Comoros Islands: French are not Worried

From the Indian Ocean Newsletter, Politics; No. 657, 4 February 1995

The anti-France anger displayed on January 20 following the French government decision to slap entry visa requirements on all Comoros citizens entering Mayotte Island (ION No. 656) has set off a wave of consternation among French nationals in Moroni. On Friday January 27, French civilian employees remained hiding in their homes all day after threatening letters had been addressed to the French ambassador, Didier Ferrand, by two mysterious organizations called Jeunesse Comorienne and Union des Jeunesses Revolutionnaires des Comores. The documents thanked France for "having made available the CFI" (television service for Comoros Islanders) which could transmit films of "current events in Algeria"; they went on to invite French nationals to "leave this country" as otherwise they would be "rubbed out one by one". French nationals in Moroni took the threat seriously and did not turn up for work on January 27, while the state-funded French school gave pupils the day off.
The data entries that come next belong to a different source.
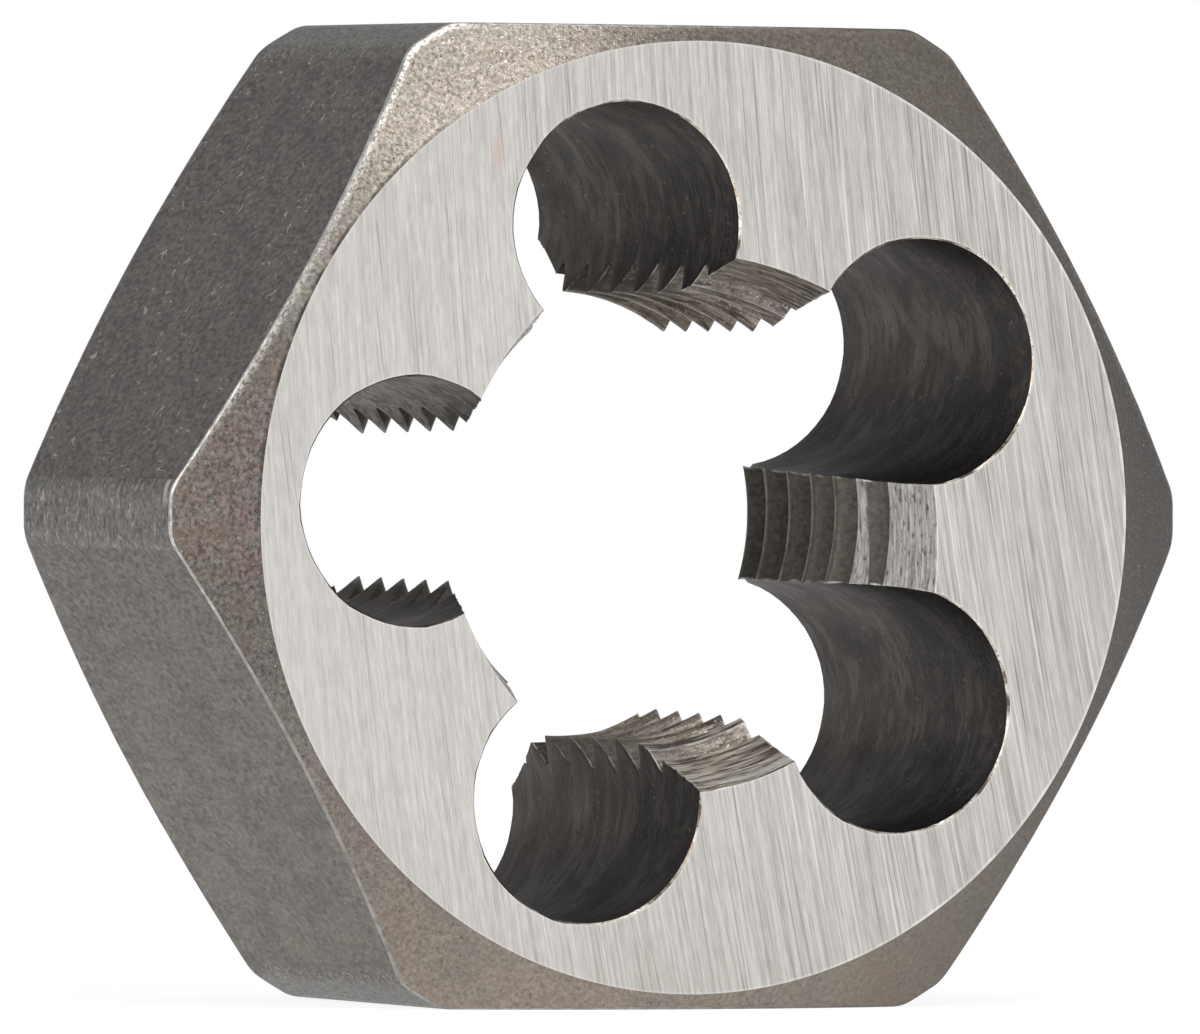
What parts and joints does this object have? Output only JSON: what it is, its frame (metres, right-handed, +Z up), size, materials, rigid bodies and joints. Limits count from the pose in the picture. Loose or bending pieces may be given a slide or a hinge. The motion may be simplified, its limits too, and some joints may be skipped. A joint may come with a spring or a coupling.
{
  "type": "hex threading die",
  "caption": "Hexagon rethreading die with round chip holes, narrow toothed lands and a right-hand metric thread.",
  "frame": {"origin": "middle of the block, on the axis of the thread, half way between the two ground faces", "axes": "+Y along the thread axis from the front face to the back face, +X across two corners of the hexagon, +Z up through two flats"},
  "size_m": [0.0304, 0.0126, 0.027],
  "materials": {
    "tool_steel": "ground faces, blasted and blackened chamfers and sides, cut threads"
  },
  "bodies": {
    "root": {"die_body": "tool_steel"}
  },
  "joints": []
}
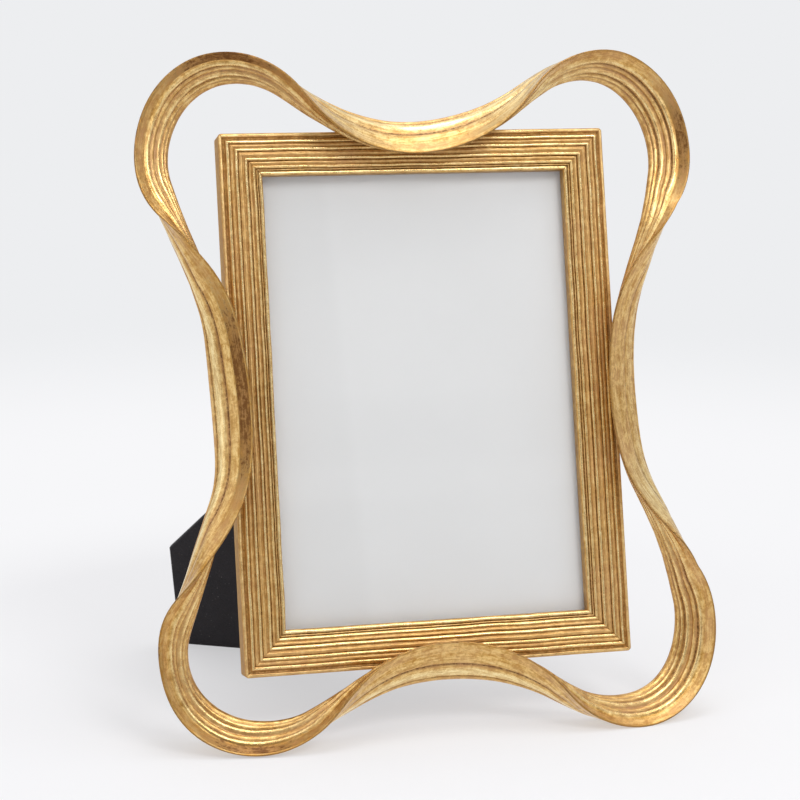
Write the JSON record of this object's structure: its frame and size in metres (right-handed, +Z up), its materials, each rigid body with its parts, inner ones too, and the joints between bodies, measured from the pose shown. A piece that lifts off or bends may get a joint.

The January 20 demonstration had also split leaders of Rassemblement pour la Democratie et le Renouveau (RDR, governmental party). On January 26, party chairman (and Comoros ambassador to Madagascar) Si Mohamed Nacr Eddine and his general secretary Mohamed Abdou Madi (a former prime minister) issued a statement which condemned the "haste which had floated over the organization" of the demonstration and the "violence and revenge attacks which ensued", and added that the "support given by the government of prime minister Halifa Houmadi constitutes a typical violation of the 1963 Convention" with France. The RDR politburo blamed "irresponsibility of the government, which was behind all this clumsiness".

The Comoros prime minister reacted sharply and "energetically" to the comments which he described as "political hypocrisy". Head of state Said Mohamed Djohar backed his prime minister fully and issued a decree on January 31 ending Mohamed Abdou Madi's functions as chairman of the board of the central bank, and Nacr Eddine's functions as Comoros ambassador to Madagascar.